A student’s experience with the midwest winter storms

Raymond Vasquez, Staff Writer

 

A historic weather event has plagued North America with seemingly endless cold and snow for the better part of a month. Since the middle of January, there have been 10 winter storms that have ravaged the United States, Mexico and Canada over a three-week period. These storms, starting with Winter Storm Malcolm and followed shortly by Nathaniel, Orlena, Peggy, Quade, Roland, Shirley, Tabitha, Uri and — the most recent and most deadly — Viola, have left much of the country struggling to recover.

Third-year student Tabia Edwards, originally from Norman, Oklahoma, saw the effects of the storm firsthand. Leaving for her home just days before Valentine’s Day, she had no idea of the frosty reception that she would receive.

“Flying in, there was immediately freezing everywhere. Then, driving home, the roads were icy, and it was scary driving on the ice. You just don’t know if your car will slide or if someone else is going to slide into you.” Going home, she reconnected with her family and friends, but the threat of the cold remained just outside.

Edwards further explained that, while the electricity of many in Oklahoma was affected by past storms, it thankfully was not this time. The same could not be said for the plumbing in her home. “At my house, the pipes burst, and my garage flooded, freezing and destroying our washer and dryer. We didn’t notice until the next day.”

“We all piled under a bunch of blankets and had to layer up, even inside the house.” (Moriah Chiang)

Staying warm was a priority for the Edwards family, and for millions of Americans affected by the storms. “We all piled under a bunch of blankets and had to layer up, even inside the house. If you went outside, you had to make sure you were wearing enough layers [of clothes], or there would be a very real possibility of dying from hypothermia.” While she and her family were fortunate enough to have basic necessities, the same could not be said for many people and creatures that had to fight to survive the cold. Edwards described how sad she felt when she looked outside one day and saw a bird frozen to death from the extreme cold. Like many Americans, the Edwards family prepared as well as they could for the storm. “We went to the grocery store and it was practically empty.” Stocking up on food, water, gas and other necessities are a must for any person preparing for an emergency event such as a snowstorm.

Edwards emphasized the quick response her city had to the weather conditions, which echoed the responses of numerous cities affected by the storms. Plow drivers cleared the main roads and were quick to respond to emergencies if needed. Moreover, the citizens made sure to help each other. “My boyfriend and I were driving when our car spun out on the ice and got stuck. Fortunately, a passing truck stopped and pulled our car out. We could have been stuck there for hours if no one had helped.”

Starting on Jan. 24, Winter Storm Malcolm spawned and mostly rode the Canadian border from the Pacific Northwest eastward to the Upper Midwest, where it spun from Jan. 14-15. It was finally ejected eastward into the Northeast on Jan. 16. However, this was only the beginning of the Arctic air being pushed South to North America.
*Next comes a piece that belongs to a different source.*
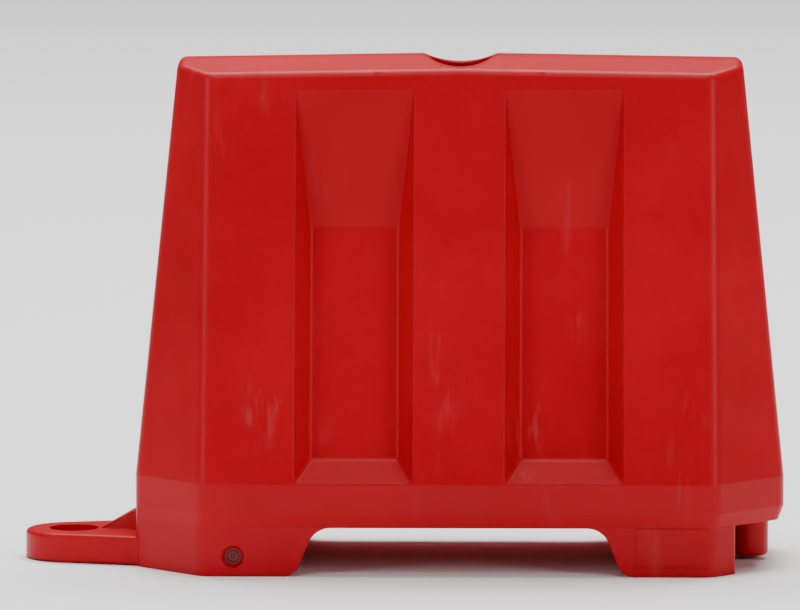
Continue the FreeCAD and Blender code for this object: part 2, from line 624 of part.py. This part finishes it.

While each storm has left a trail of destruction, only three were strong enough to register on the Regional Snowfall Index (RSI). Those storms were Shirley, Uri and Viola, all classified as Category 3, or major storms, according to the National Oceanic and Atmospheric Administration.
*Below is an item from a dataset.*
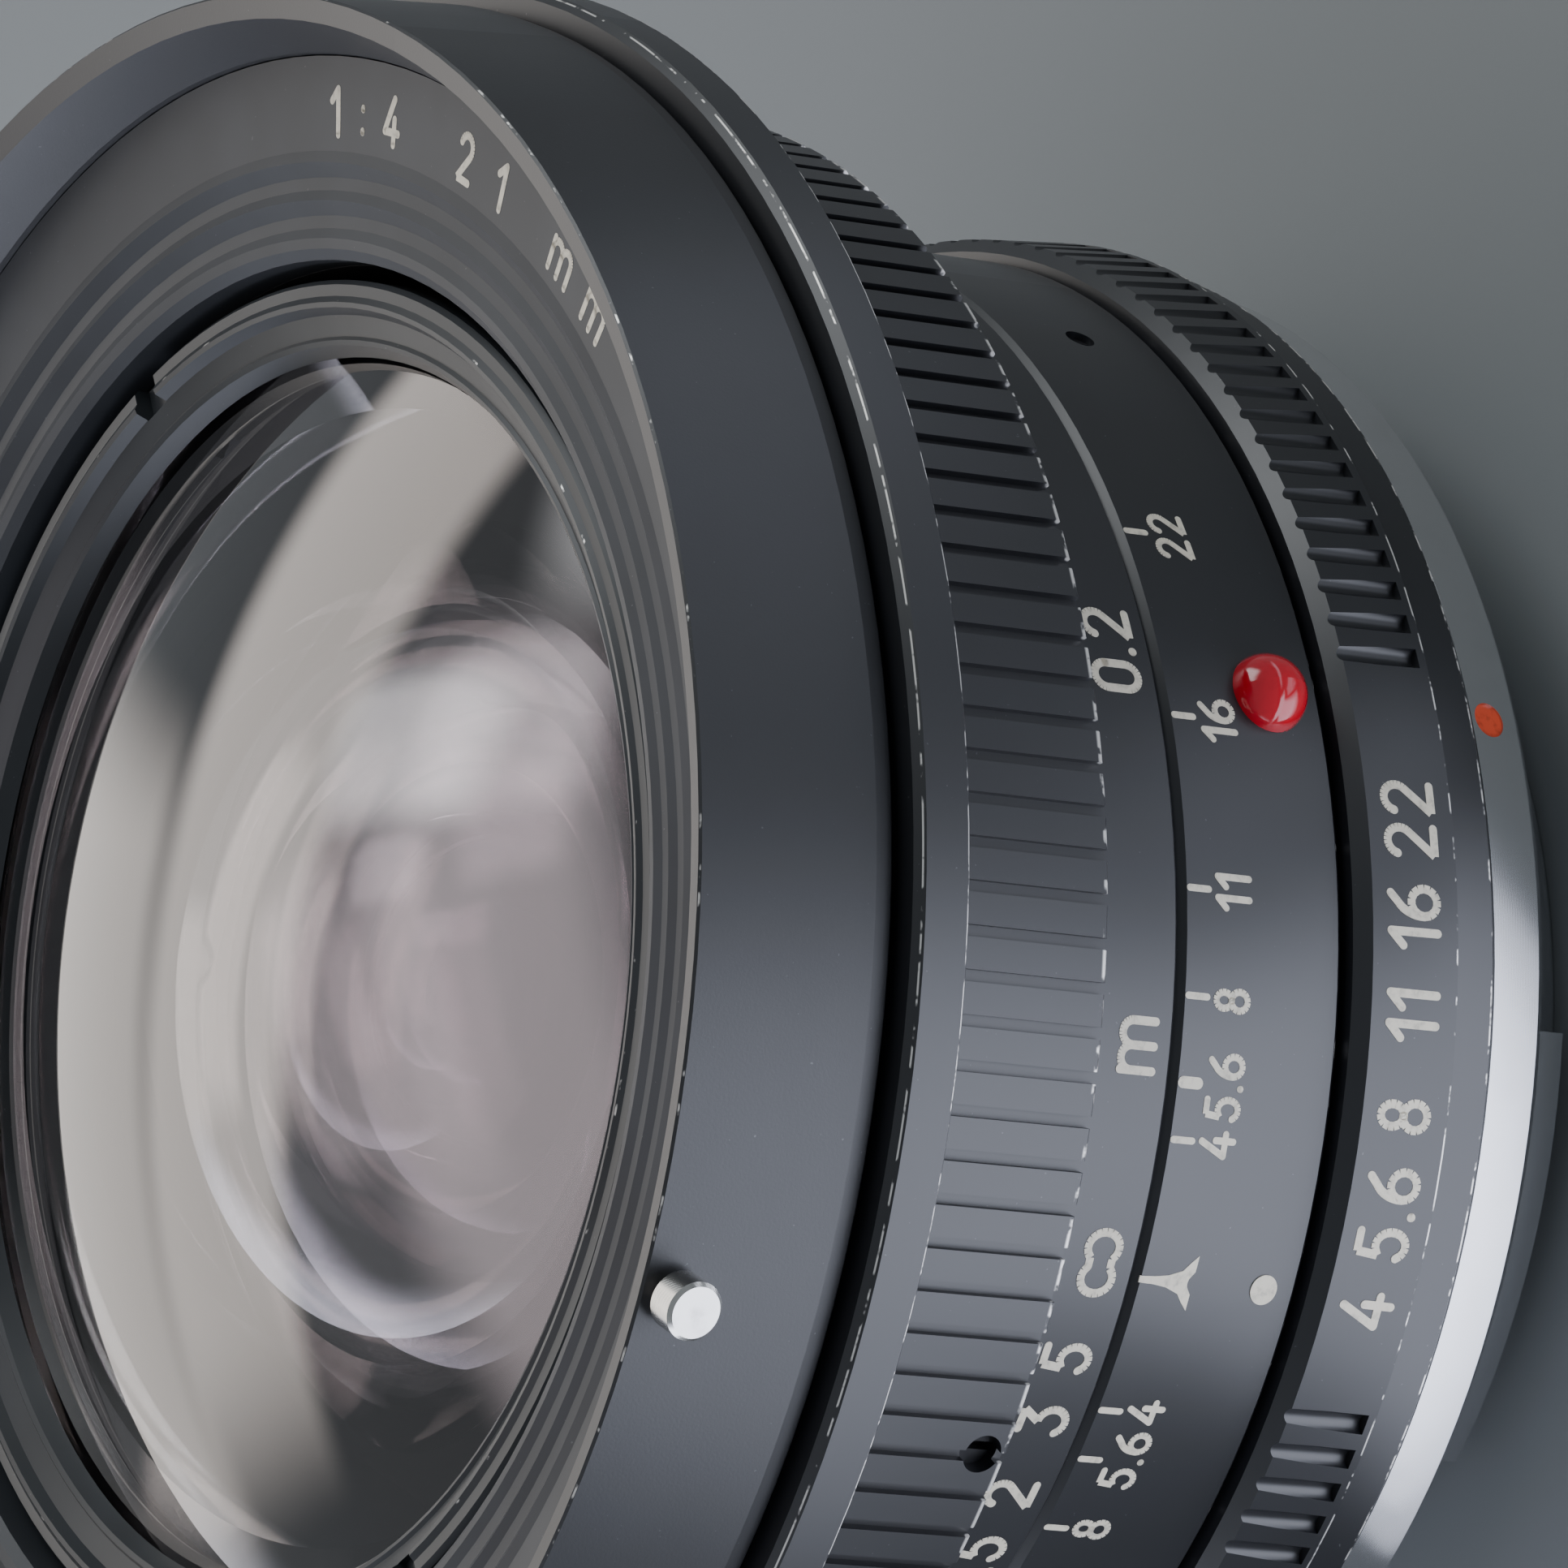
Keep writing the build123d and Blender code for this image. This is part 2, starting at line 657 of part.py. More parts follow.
def iris_blade(blade):
    """Crescent blade with a pivot pin below and a drive pin above, each blade at its own height."""
    low = BLADE_FIRST_Z + BLADE_PITCH * blade
    crescent = sector(BLADE_INNER_R, BLADE_OUTER_R, low, low + BLADE_THICKNESS, -4.0, BLADE_SWEEP_DEG)
    lobe_outline = [(8.2, -0.6), (13.0, -1.2), (14.0, 0.0), (13.6, 1.0), (12.3, 3.8), (8.0, 3.8)]
    lobe = extrude(Plane.XY.offset(low) * make_face(Polyline(lobe_outline, close=True)), BLADE_THICKNESS)
    body = crescent + lobe
    pivot_low = IRIS_Z[0] + FIT
    pivot = Cylinder(PIVOT_PIN_R, low - pivot_low + STEP)
    body += Pos(BLADE_PIVOT_R, 0, (pivot_low + low + STEP) / 2) * pivot
    drive_high = DRIVE_RING_Z[1] - FIT
    drive_low = low + BLADE_THICKNESS - STEP
    drive = Cylinder(DRIVE_PIN_R, drive_high - drive_low)
    body += Pos(*DRIVE_PIN_AT, (drive_low + drive_high) / 2) * drive
    return iris_pivot(blade) * body


def drive_pin_path(points=9):
    """Where a blade's drive pin goes, seen from the drive ring, as the iris closes."""
    arm_x = DRIVE_PIN_AT[0] - BLADE_PIVOT_R
    arm_y = DRIVE_PIN_AT[1]
    path = []
    for step in range(points):
        share = (step - 0.4) / (points - 1.8)
        blade_turn = radians(BLADE_TURN_DEG * share)
        x = BLADE_PIVOT_R + arm_x * cos(blade_turn) - arm_y * sin(blade_turn)
        y = arm_x * sin(blade_turn) + arm_y * cos(blade_turn)
        ring_turn = radians(APERTURE_TRAVEL_DEG * share)
        path.append((x * cos(ring_turn) - y * sin(ring_turn), x * sin(ring_turn) + y * cos(ring_turn)))
    return path


def iris_drive_ring():
    """Ring whose six cam slots swing the blades; its tab reaches out to the aperture ring's pin."""
    low, high = DRIVE_RING_Z
    body = tube(*DRIVE_RING_R, low, high)
    start = INDEX_DEG + LINK_MARK - TAB_HALF_DEG
    body += sector(DRIVE_RING_R[1] - 0.5, 20.0, low, high, start, start + 2 * TAB_HALF_DEG)
    fork = block(LINK_PIN_AT_R - LINK_PIN_R - 0.2, 21.0, 2 * (LINK_PIN_R + FIT), low - 1, high + 1)
    body -= at_mark(fork, LINK_MARK)
    slot_r = DRIVE_PIN_R + FIT
    path = drive_pin_path()
    slot = Part()
    for first, last in zip(path[:-1], path[1:]):
        length = hypot(last[0] - first[0], last[1] - first[1])
        angle = degrees(atan2(last[1] - first[1], last[0] - first[0]))
        run = Box(length, 2 * slot_r, 2.0) + Pos(length / 2, 0, 0) * Cylinder(slot_r, 2.0)
        middle = ((first[0] + last[0]) / 2, (first[1] + last[1]) / 2, low + 0.3)
        slot += Pos(*middle) * Rot(0, 0, angle) * run
    for blade in range(BLADES):
        body -= iris_pivot(blade) * slot
    return body


def rear_cell():
    low, high = REAR_CELL_Z
    return turned([
        (9.65, low),
        (REAR_CELL_R - 0.3, low),
        (REAR_CELL_R, low + 0.3),
        (REAR_CELL_R, high),
        (8.05, high),
        (8.05, 4.3),
        (9.05, 4.3),
        (9.05, 0.8),
        (9.65, 0.8),
    ])


def rear_retaining_ring():
    body = turned([(8.9, -2.6), (9.65, -2.6), (9.65, -0.95), (8.6, -0.95)])
    return body - Pos(0, 0, -2.6) * Box(25.0, 1.0, 1.0)


def build():
    os.makedirs("parts", exist_ok=True)
    save("bayonet_mount", bayonet_mount())
    save("mount_screws", Compound([at_mark(mount_screw(), mark) for mark in MOUNT_SCREW_MARKS]))
    save("mount_index_dot", mount_dot())
    save("rear_light_baffle", rear_light_baffle())
    save("rear_barrel", rear_barrel())
    save("focus_keys", Compound(focus_keys()))
    save("click_ball", click_ball())
    save("click_spring", click_spring())
    save("depth_scale_ring", depth_scale_ring())
    save("depth_ring_screws", Compound(depth_ring_screws()))
    save("red_index_bead", red_index_bead())
    save("aperture_index_dot", aperture_index_dot())
    save("aperture_ring", aperture_ring())
    save("aperture_carrier", aperture_carrier())
    save("carrier_screw", carrier_screw())
    save("meter_cam", meter_cam())
    save("iris_link_pin", iris_link_pin())
    save("stop_down_lever", stop_down_lever())
    save("focus_ring", focus_ring())
    save("focus_set_screws", Compound(focus_set_screws()))
    save("helicoid_sleeve", helicoid_sleeve())
    save("front_barrel", front_barrel())
    save("hood_ring", hood_ring())
    save("hood_pins", Compound(hood_pins()))
    save("name_ring", name_ring())
    save("front_retaining_ring", front_retaining_ring())
    save("front_cell", front_cell())
    save("middle_cell", middle_cell())
    save("rear_cell", rear_cell())
    save("rear_retaining_ring", rear_retaining_ring())
    save("iris_housing", iris_housing())
    save("iris_drive_ring", iris_drive_ring())
    for number, dims in enumerate(ELEMENTS, start=1):
        save("glass_element_%d" % number, element(*dims))
    for blade in range(BLADES):
        save("iris_blade_%d" % (blade + 1), iris_blade(blade))


build()
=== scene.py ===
"""Looks of a 21 mm super-wide camera lens: finishes, engraved scales, studio and camera.

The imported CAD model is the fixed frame: +Z is the optical axis, -Y the side of the fixed index,
and the origin the centre of the mount's register face. Lengths are in millimetres, which MM turns
into Blender's metres. Places and sizes in the studio, the camera's place and every name that ends
in _M are in metres. A "mark" is an angle from the index, positive counter-clockwise seen from the
front.
"""

from math import cos, hypot, pi, radians, sin

import bpy
import bmesh
from mathutils import Matrix, Vector


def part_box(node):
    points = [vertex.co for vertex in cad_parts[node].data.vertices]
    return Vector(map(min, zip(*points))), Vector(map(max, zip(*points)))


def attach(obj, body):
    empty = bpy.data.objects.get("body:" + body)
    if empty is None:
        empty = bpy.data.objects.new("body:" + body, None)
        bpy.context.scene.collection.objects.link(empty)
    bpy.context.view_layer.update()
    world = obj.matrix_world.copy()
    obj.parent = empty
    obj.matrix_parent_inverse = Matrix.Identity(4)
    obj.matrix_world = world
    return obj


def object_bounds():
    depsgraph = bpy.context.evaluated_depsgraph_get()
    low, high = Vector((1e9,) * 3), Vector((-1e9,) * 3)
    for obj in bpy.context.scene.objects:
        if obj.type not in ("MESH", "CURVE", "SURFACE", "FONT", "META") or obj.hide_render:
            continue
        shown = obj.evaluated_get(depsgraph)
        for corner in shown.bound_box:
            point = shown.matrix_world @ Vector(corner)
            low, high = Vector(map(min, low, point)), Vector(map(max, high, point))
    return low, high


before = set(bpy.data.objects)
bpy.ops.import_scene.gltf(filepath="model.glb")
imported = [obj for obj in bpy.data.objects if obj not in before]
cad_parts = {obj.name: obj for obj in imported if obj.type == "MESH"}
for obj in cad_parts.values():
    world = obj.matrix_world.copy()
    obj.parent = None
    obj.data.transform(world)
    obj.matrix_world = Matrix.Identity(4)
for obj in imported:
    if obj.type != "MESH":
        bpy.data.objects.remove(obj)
cad_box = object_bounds()

MM = 0.001
INDEX_DEG = -90.0


def z_range(node):
    """Lowest and highest z of a node."""
    low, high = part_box(node)
    return low.z / MM, high.z / MM


def outer_r(node):
    """Outer radius of a node that is a ring about the optical axis."""
    low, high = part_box(node)
    return (high.x - low.x) / 2 / MM


# ---- Sizes read from the frame

DEPTH_LOW, DEPTH_HIGH = z_range("depth_scale_ring")
DEPTH_R = outer_r("depth_scale_ring")
APERTURE_LOW = z_range("aperture_ring")[0]
APERTURE_R = outer_r("aperture_ring")
FOCUS_HIGH = z_range("focus_ring")[1]
FOCUS_R = outer_r("focus_ring")
HOOD_LOW, HOOD_HIGH = z_range("hood_ring")
HOOD_R = outer_r("hood_ring")
NAME_HIGH = z_range("name_ring")[1]
NAME_R = outer_r("name_ring")
FLOOR_Z_M = cad_box[0][2]

# ---- Circles that the frame's boxes don't show, each a radius and a height in the part's frame

GRIP_REAR_EDGE = (35.05, 23.8)
FLANGE_REAR_EDGE = (FOCUS_R, 32.8)
FLANGE_FRONT_EDGE = (FOCUS_R - 0.1, FOCUS_HIGH - 0.25)
RIM_EDGE = (37.45, HOOD_HIGH - 0.05)
HOOD_REAR_EDGE = (HOOD_R - 0.15, HOOD_LOW + 0.05)
RETAINER_EDGE = (26.05, 38.83)
DEPTH_REAR_EDGE = (DEPTH_R - 0.15, DEPTH_LOW + 0.1)
APERTURE_STEP = (APERTURE_R, 5.4)
APERTURE_REAR_EDGE = (APERTURE_R - 0.55, APERTURE_LOW + 0.1)
APERTURE_CONE_LOW = (32.2, 5.4)
APERTURE_CONE_HIGH = (31.9, 9.2)
NAME_DISH_IN = (31.75, 40.12)
DISTANCE_BAND_R = 31.0

# ---- Colours

CREAM = (0.80, 0.74, 0.60)
RED = (0.62, 0.004, 0.02)
CORAL = (0.80, 0.09, 0.035)
BLACK = (0.0085, 0.0090, 0.0112)
WORN = (0.78, 0.76, 0.72)


# ---- Materials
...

No state has been hit harder than Texas. Due to these storms, millions of Americans in the state have been hit with below-zero temperatures as well as the loss of electricity, plumbing and other basic functions. On Feb. 11, there was a massive 130-plus car pileup in Fort Worth, Texas that left six people dead and dozens injured, some critically. This mass-casualty incident was due to freezing rain and iced roads, a serious danger to those traveling along Interstate 35.
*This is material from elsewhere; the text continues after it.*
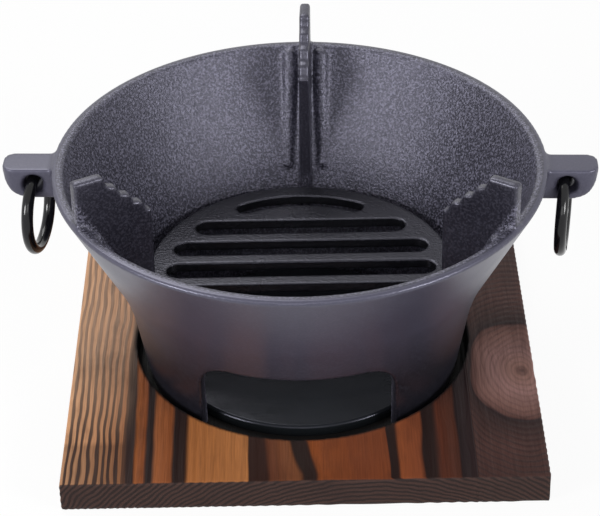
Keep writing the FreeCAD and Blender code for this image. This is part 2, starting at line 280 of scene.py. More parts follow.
def supportRidge(side):
    # a half-round rib with domed ends: a ball whose lower half is drawn down the wall and made smaller
    top = bowl["rimHeight"] - ridge["belowRim"]
    upper = Vector((wallRadius(top, bowl["wall"]), side * ridge["spreadTop"], top))
    lower = Vector((wallRadius(ridge["bottom"], bowl["wall"]), side * ridge["spreadBottom"], ridge["bottom"]))
    pickOnly()
    bpy.ops.mesh.primitive_uv_sphere_add(segments=ridge["sides"], ring_count=ridge["rings"],
                                         radius=ridge["radius"], location=upper)
    rib = finishPlace(bpy.context.object, "support_ridge")
    bpy.ops.object.mode_set(mode="EDIT")
    select("verts", lambda co: co.z < upper.z)
    bpy.ops.transform.translate(value=lower - upper)
    bpy.ops.transform.resize(value=(ridge["taper"],) * 3, center_override=lower)
    return finishPlace(rib, "support_ridge")


lug = {
    "root": 0.004,             # how far it starts inside the rim's edge
    "reach": 0.0245, "width": 0.0175, "belowRim": 0.0016, "height": 0.0163, "lean": 0.0025,
    "heel": 0.011, "tip": 0.007, "roundSteps": 10,
    "holeRadius": 0.0045, "mouthRadius": 0.0054, "mouthDepth": 0.0044,
    "holeFromEnd": 0.016, "holeBelowTop": 0.0082, "holeSides": 48,
    "past": 0.01,              # how far the cutters run out of it
}


def carryingLug():
    root, tip = bowl["rimRadius"] - lug["root"], bowl["rimRadius"] + lug["reach"]
    top = bowl["rimHeight"] - lug["belowRim"]
    bottom, past = top - lug["height"], lug["past"]
    middle = Vector(((root + tip) / 2, 0, (top + bottom) / 2))

    # a wide block takes the shape seen from the side: its root follows the wall, its end leans and has a heel
    pickOnly()
    bpy.ops.mesh.primitive_cube_add(size=1, location=middle,
                                    scale=(tip - root, lug["width"] + 2 * past, lug["height"]))
    ear = finishPlace(bpy.context.object, "carrying_lug")
    bpy.ops.object.mode_set(mode="EDIT")
    select("verts", lambda co: co.x < middle.x and co.z < middle.z)
    bpy.ops.transform.translate(value=(wallRadius(bottom, bowl["wall"] / 2) - root, 0, 0))
    select("verts", lambda co: co.x > middle.x and co.z < middle.z)
    bpy.ops.transform.translate(value=(-lug["lean"], 0, 0))
    select("edges", lambda place, along: place.x > middle.x + lug["lean"] and place.z < bottom + tiny
           and abs(along.y) > lug["width"] / 2)
    bpy.ops.mesh.bevel(offset=lug["heel"], offset_type="OFFSET", segments=lug["roundSteps"], affect="EDGES")
    finishPlace(ear, "carrying_lug")

    # a high block has the shape seen from above, its end's two corners rounded; the lug is what both share
    pickOnly()
    bpy.ops.mesh.primitive_cube_add(size=1, location=middle - Vector((past, 0, 0)),
                                    scale=(tip - root + 2 * past, lug["width"], lug["height"] + 2 * past))
    rounder = finishPlace(bpy.context.object, "lug_plan")
    bpy.ops.object.mode_set(mode="EDIT")
    select("edges", lambda place, along: place.x > tip - tiny and abs(along.z) > lug["height"] / 2)
    bpy.ops.mesh.bevel(offset=lug["tip"], offset_type="OFFSET", segments=lug["roundSteps"], affect="EDGES")
    carve(ear, finishPlace(rounder, "lug_plan"), "INTERSECT")

    # the hole is drilled, and its two mouths widened with cones
    hole = Vector((tip - lug["holeFromEnd"], 0, top - lug["holeBelowTop"]))
    pickOnly()
    bpy.ops.mesh.primitive_cylinder_add(vertices=lug["holeSides"], radius=lug["holeRadius"],
                                        depth=lug["width"] + 2 * past, location=hole,
                                        rotation=(math.pi / 2, 0, 0))
    carve(ear, finishPlace(bpy.context.object, "hole_drill"))
    slope = (lug["mouthRadius"] - lug["holeRadius"]) / lug["mouthDepth"]
    outwards = (lug["width"] - lug["mouthDepth"] + past) / 2
    for way in (1, -1):
        pickOnly()
        bpy.ops.mesh.primitive_cone_add(
            vertices=lug["holeSides"], radius1=lug["mouthRadius"] + slope * past, radius2=lug["holeRadius"],
            depth=lug["mouthDepth"] + past, location=hole + Vector((0, way * outwards, 0)),
            rotation=(way * math.pi / 2, 0, 0))
        carve(ear, finishPlace(bpy.context.object, "mouth_cone"))
    return ear


def castSkin(piece, grain, passes, mostTriangles=190000):
    # the soft corners of sand casting
    modify(piece, "REMESH", mode="VOXEL", voxel_size=grain, use_smooth_shade=True)
    modify(piece, "SMOOTH", factor=0.5, iterations=passes)
    triangles = 2 * len(piece.data.polygons)
    if triangles > mostTriangles:
        modify(piece, "DECIMATE", ratio=mostTriangles / triangles)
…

Looking solely at Winter Storm Uri, the national end cost of the freeze is projected to be a total of $195 billion on the low end and as much as $295 billion. That cost includes lost income as well as long-term reduction in economic output stemming from factories and businesses that closed during the storm. While no numbers exist for the total cost of all of the storms, it is safe to assume that the total economic loss could rise above $1 trillion, not accounting for other countries that have also felt the nip of the cold.

The storm’s damage to the large agricultural sector could last for several seasons, with crops freezing over as temperatures stayed below zero for a significant period of time. In Texas, about half of the state’s citrus harvest was lost, and many farmers lost fruits, vegetables and cattle. However, this loss does not compare to the potential rise in natural gas prices that are sure to follow.

By some estimates, nearly half of Texas’s natural gas production has screeched to a halt due to the extremely low temperatures. Pipes carrying natural gas have burst throughout the South, which was not prepared for sudden and seemingly endless below-zero temperatures. Due to the severely constrained gas supply, significant price spikes swept across numerous supply regions.

Through all of this, Edwards made sure her short time home wasn’t ruined by the weather. “We built snowmen, rode on sleds, and had snowball fights. We wanted to make the most of the situation.”